What made the scene most hair-raising was that the presence of the press—our credentials were plain to see—had not the slightest deterrent effect. The cops wanted us to see them beating an unarmed and defenseless man and felt no need to explain themselves. They were making a statement.
So what was the statement?
I think it’s the same statement that the law enforcement agencies that collaborated with the producers of Cops were making when they allowed their personnel to be caught on film arresting people just for cracking wise or tasing someone who was fleeing from a pretext stop or throwing to the ground and violently cuffing some down-and-outer who had been loitering, who posed no threat and hadn’t done anyone any harm. They were saying: “We don’t care how we’re perceived because we don’t have to.”

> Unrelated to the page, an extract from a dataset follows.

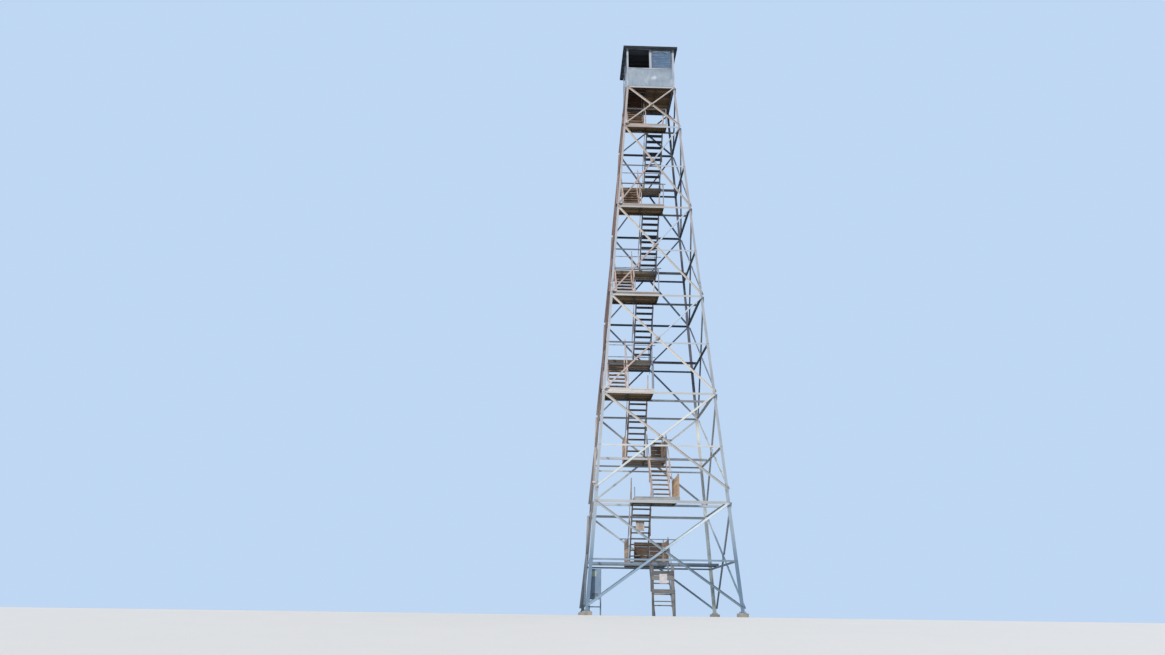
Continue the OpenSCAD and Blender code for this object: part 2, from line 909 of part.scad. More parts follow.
// Equipment cabinet on an open stand beside the front left leg, behind its pier

box_x = -half_w(stand_h + box_h) + leg_t + leg_clear;
box_y = -half_w(foot_z) + (leg_low_b + pier_w) / 2 + seat_gap;

module cabinet_stand() {
    for (x = [0, box_w - stand_b], y = [0, box_d - stand_b])
        translate([x, y, 0])
            cube([stand_b, stand_b, stand_h - seat_gap]);
    for (y = [0, box_d - stand_b])
        translate([0, y, stand_h / 2])
            cube([box_w, stand_b, stand_b]);
}

module equipment_cabinet()
    color(cabinet_blue)
        translate([box_x, box_y, 0]) {
            cabinet_stand();
            translate([0, 0, stand_h])
                cube([box_w, box_d, box_h]);
        }

// Bare plates: one on the entrance boards, one under a tread of the second
// flight, a label on the cabinet, and a bracket on the front left leg

sign_t = 3;
sign_w = 280;
sign_h = 330;
hung_tread = 7;
hung_w = 320;
hung_h = 350;
label_w = 190;
label_h = 180;
bracket_h = 60;
bracket_w = 30;
bracket_l = 110;

module entrance_sign()
    translate([entrance_x + (entrance_w - sign_w) / 2 + 10,
               entrance_y - entrance_d - board_t - 2 * seat_gap - sign_t,
               panel_z - 110])
        cube([sign_w, sign_t, sign_h]);

module hung_sign() {
    z = flight_low(2) + hung_tread * flight_rise(2) / risers - tread_t - seat_gap;
    y = foot_y(2) - hung_tread * flight_rise(2) / risers / stair_tan(2);
    translate([lane_x(2) + (flight_w - hung_w) / 2 - 30, y, z - hung_h])
        cube([hung_w, sign_t, hung_h]);
}

module cabinet_label()
    translate([box_x + (box_w - label_w) / 4, box_y - sign_t - seat_gap, stand_h + box_h - 1.4 * label_h])
        cube([label_w, sign_t, label_h]);

module leg_bracket() {
    v = splice_v1 + bracket_l;
    on_face(3)
        translate([half_u(v) - 1.5 * bracket_w, v, 0])
            cube([bracket_w, bracket_h, bracket_l]);
}

module sign_plates()
    color("#dcdad2") {
        entrance_sign();
        hung_sign();
        cabinet_label();
        leg_bracket();
    }

concrete_piers();
foot_plates();
front_left_leg();
front_right_leg();
rear_right_leg();
rear_left_leg();
front_girts();
right_girts();
rear_girts();
left_girts();
front_braces();
right_braces();
rear_braces();
left_braces();
brace_plates();
cross_beams();
landing_joists();
front_landings();
rear_landings();
stair_flight_1();
stair_flight_2();
stair_flight_3();
stair_flight_4();
stair_flight_5();
stair_flight_6();
stair_flight_7();
stair_flight_8();
stair_flight_9();
stair_flight_10();
stair_flight_11();
stair_handrails();
guard_rails();
guard_boards();
entrance_frame();
cab_floor();
cab_posts();
cab_front_wall();
cab_side_walls();
cab_rear_wall();
window_frames();
window_glass();
cab_ceiling();
cab_roof();
equipment_cabinet();
sign_plates();
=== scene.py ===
"""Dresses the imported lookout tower: weathered steel, planks, bolts, windows and sheet metal.

Every CAD solid is read from the frame and rebuilt with its details, in metres, in the row's frame.
"""

import math
import random
from itertools import product

import bmesh
import bpy
import numpy as np
from mathutils import Matrix, Vector, noise


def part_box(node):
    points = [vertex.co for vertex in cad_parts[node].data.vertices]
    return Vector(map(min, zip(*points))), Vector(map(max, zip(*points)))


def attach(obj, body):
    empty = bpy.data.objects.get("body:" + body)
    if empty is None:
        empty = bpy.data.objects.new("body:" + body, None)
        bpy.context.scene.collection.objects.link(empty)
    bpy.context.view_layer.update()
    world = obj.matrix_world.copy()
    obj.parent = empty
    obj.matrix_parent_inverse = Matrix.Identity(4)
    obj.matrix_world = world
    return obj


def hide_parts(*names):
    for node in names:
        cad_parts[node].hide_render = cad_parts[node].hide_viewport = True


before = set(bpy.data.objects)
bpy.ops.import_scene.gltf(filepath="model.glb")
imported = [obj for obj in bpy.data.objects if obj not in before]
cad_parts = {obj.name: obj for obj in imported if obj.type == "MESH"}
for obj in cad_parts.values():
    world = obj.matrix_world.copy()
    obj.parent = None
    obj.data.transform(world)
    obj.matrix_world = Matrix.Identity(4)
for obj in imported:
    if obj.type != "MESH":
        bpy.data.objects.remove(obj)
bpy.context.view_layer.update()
rng = random.Random(7)

# The tower's own sizes, as in the CAD source
BASE_W = 5.440
TOP_W = 2.134
FIRST_LEVEL = 1.880
HALF_RISE = 2.032
CAB_LIFT = 0.110
RINGS = 11
PANELS = 6
LEG_B = (0.127, 0.102, 0.089)
SPLICE_UP = 0.470
SPLICE_L = 0.380
FOOT_Z = 0.146
BRACE_END = 0.075
BRACE_FOOT = 0.170
BRACE_T = 0.006
CORNER_POST = 0.991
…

It's a flex. It’s the same flex that Weinstein’s years spent abusing and exploiting women with impunity amounted to—and Matt Lauer and Charlie Rose and a whole bunch of other guys.
And it's a flex the apotheosis of which would come—cops and cameras again—three and a half years later when a black man who had passed a bad twenty would be killed in plain view in broad daylight before a crowd of people while the white police officer killing him showed how little he cared that he was being filmed by staring blandly into the lens of the cell phone camera that was photographing him.